Understanding Aspects of Identity in the CAS Standards

Within the CAS General Standards, functional areas must not discriminate on the basis of race; color; national origin; sex; disability; age; cultural identity; ethnicity; nationality; citizenship; language; family educational history (e.g. first generation to attend college); political affiliation; religious affiliation; sexual orientation; gender identity and expression; marital, family, social, economic, place of residence or veteran status; or any other basis included in codes, laws and institutional policies.

In addition to what is listed in the General Standards, we encourage functional areas to consider other aspects of individuals’ identity and how those identities are affected by the organization.  While there may never be a fully comprehensive list of identities, we encourage functional areas to engage in a discussion on what is taking place with their communities and their respective needs.

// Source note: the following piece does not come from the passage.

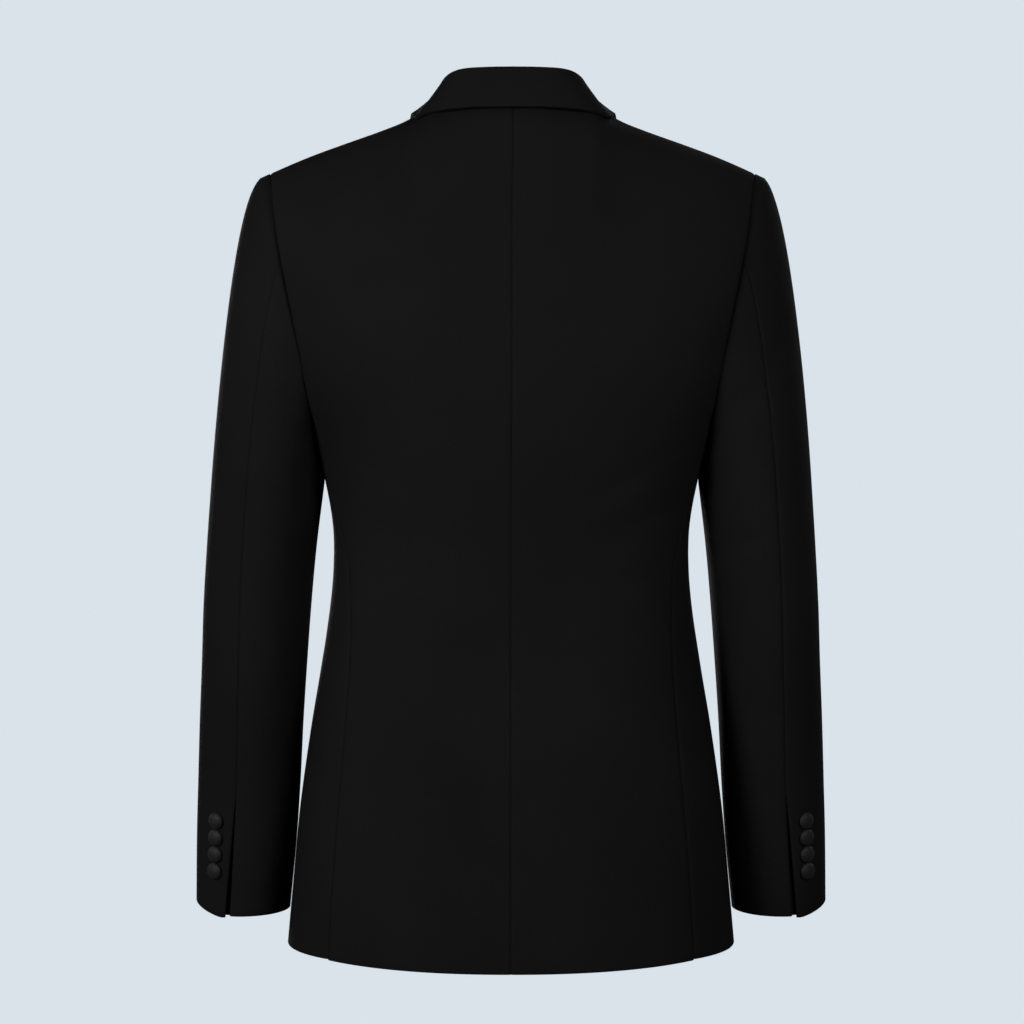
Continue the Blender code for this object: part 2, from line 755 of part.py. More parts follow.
def add_buttons(collection):
    for side, word in SIDES:
        for index, z in enumerate(CUFF_BUTTON_Z, 1):
            point, normal = cuff_button_place(z)
            place = point + normal * (WALL / 2 + BUTTON_GAP)
            flip = Vector((side, 1, 1))
            button(f"cuff_button_{word}_{index}", CUFF_BUTTON, place * flip, normal * flip, collection)
    for row, spread, z in FRONT_BUTTONS:
        for side, word in SIDES:
            # The left front carries both buttons of the rows that lie on the overlap.
            carrier = RIGHT if (row == "top" and side == RIGHT) else LEFT
            x = spread * side * carrier
            normal = outward(front_surface, x, z, 1)
            point = worn_front(carrier, x, z, WALL / 2 + BUTTON_GAP)
            flip = Vector((carrier, 1, 1))
            button(f"front_button_{row}_{word}", FRONT_BUTTON, point * flip, normal * flip, collection)


def build():
    clear_scene()
    jacket = bpy.data.collections.new("tuxedo_jacket")
    bpy.context.scene.collection.children.link(jacket)
    add_body(jacket)
    add_lapels(jacket)
    add_collar(jacket)
    add_sleeves(jacket)
    add_buttons(jacket)


build()
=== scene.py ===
# %% [markdown]
# # A double-breasted tuxedo jacket, seen from the back
# The jacket hangs filled out, as if an unseen wearer carried it on the shoulders. Its solid model is
# loaded first, as a fixed frame: each piece of cloth is laid on the same sizes and stands in for the
# plain solid of the same name. The solid's own box is printed first, and the dressed one's at the end.

# %% Load the frame
import math
from functools import partial

import bmesh
import bpy
import numpy as np
from mathutils import Matrix, Vector


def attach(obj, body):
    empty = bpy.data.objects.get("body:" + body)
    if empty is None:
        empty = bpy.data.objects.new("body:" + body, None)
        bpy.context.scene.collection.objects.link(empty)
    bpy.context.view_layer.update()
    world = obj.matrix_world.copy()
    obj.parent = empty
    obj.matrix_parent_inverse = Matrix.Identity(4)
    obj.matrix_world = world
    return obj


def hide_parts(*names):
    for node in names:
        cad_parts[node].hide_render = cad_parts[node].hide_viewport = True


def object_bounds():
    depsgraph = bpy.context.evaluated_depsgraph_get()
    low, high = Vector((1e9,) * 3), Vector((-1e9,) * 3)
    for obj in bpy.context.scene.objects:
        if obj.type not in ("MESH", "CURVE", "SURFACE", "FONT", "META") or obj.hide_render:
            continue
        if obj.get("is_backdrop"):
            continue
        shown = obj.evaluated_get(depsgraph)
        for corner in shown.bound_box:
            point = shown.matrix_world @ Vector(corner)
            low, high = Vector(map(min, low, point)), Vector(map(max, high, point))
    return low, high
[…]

Potential identity considerations (in addition to those listed in the general standard) may include:

  • caste
  • neurodivergence
  • genetic information
  • status as a survivor/victim or family member of a survivor/victim of violence
  • pregnancy or family status
  • family/caregiver responsibilities
  • criminal background
  • personal appearance
  • place of residence or business
  • source of income or credit information
  • reproductive health decisions

The spirit of the standard is to ensure that functional areas do not discriminate based on someone’s identity or hinder the ability of an individual to be their authentic self, in helping to foster an environment free from discrimination.